Image credit: Pablo San-Jose ICMM-CSIC
Image credit: Pablo San-Jose ICMM-CSIC

An electric field can change the structure of a tri-layer of graphene, converting it from a metallic form to a semiconductor form, according to physicists at the University of Arizona. The discovery might open up the applications of the all-carbon material being heralded as the natural successor to silicon in microelectronics. [LeRoy et al, Nature Mater, 2014, online; DOI: 10.1038/nmat3965]

Brian LeRoy and his collaborators point out that changing the crystal structure of most materials requires the application of a high temperature, high pressure or both, but an electric field is all that is required to alter the stacking of the three layers between their two stable forms. The first layer is the familiar graphene monolayer. In the second layer, half the atoms sit over the center of the hexagon in the bottom layer and the other half sit over an atom in the bottom layer.  For the third layer, half the atoms again sit over the hexagon in the second layer.  Now, there is a choice for the other half of the atoms, they can either sit directly over atoms in the second layer or over atoms in the bottom layer. The second layer sits over half the holes in the bottom layer.  The third layer either sits directly above the first layer (ABA) or over the other half of the holes in the bottom layer (ABC).

The team explains that both stacking patterns can thus exist in the same trilayer graphene flake. Nevertheless, there is a sharp boundary between the arrangements involving strain among the hexagons of carbon atoms in each graphene layer.

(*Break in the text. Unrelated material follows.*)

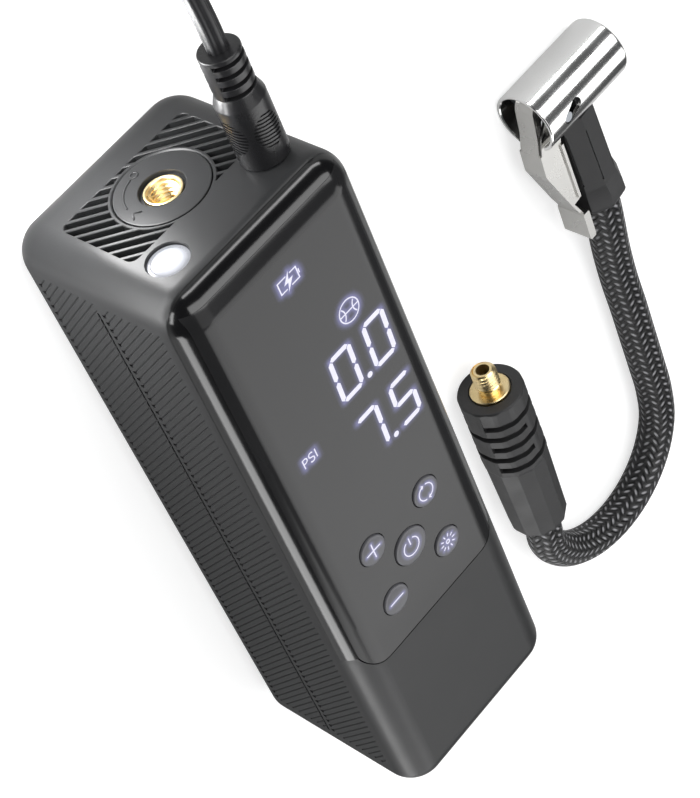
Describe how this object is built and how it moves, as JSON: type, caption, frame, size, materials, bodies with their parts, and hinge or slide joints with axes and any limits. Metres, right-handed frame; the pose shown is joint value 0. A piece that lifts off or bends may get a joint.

"Due to the different stacking configurations on either side of the domain wall, one side of the material behaves as a metal, while the other side behaves as a semiconductor," explains LeRoy. The team was probing these trilayer materials with the metal tip of a scanning tunneling microscope and discovered that they could move the position of the domain wall within a flake of graphene, as they moved the domain wall, the crystal structure of the trilayer graphene changed in its wake.

"We had the idea that there would be interesting electronic effects at the boundary, and the boundary kept moving around on us," LeRoy adds. "At first it was frustrating, but once we realized what was going on, it turned out to be a most interesting effect." By applying an electric field to move the boundary, it is now possible for the first time to change the crystal structure of graphene in a controlled fashion. "This basically gives us an on-off switch, which had not been realized yet in graphene," he suggests. While silicon's crown is unlikely to be usurped in the very near future given its vast industrial legacy and prominence, developments such as this nudge graphene another step forward in its accession to the throne.

"The next step in the work is to show that we can move the domain walls using electrostatic gates instead of needing the STM tip.  This ability would open the way to using the motion of the domain walls in devices," LeRoy told Materials Today.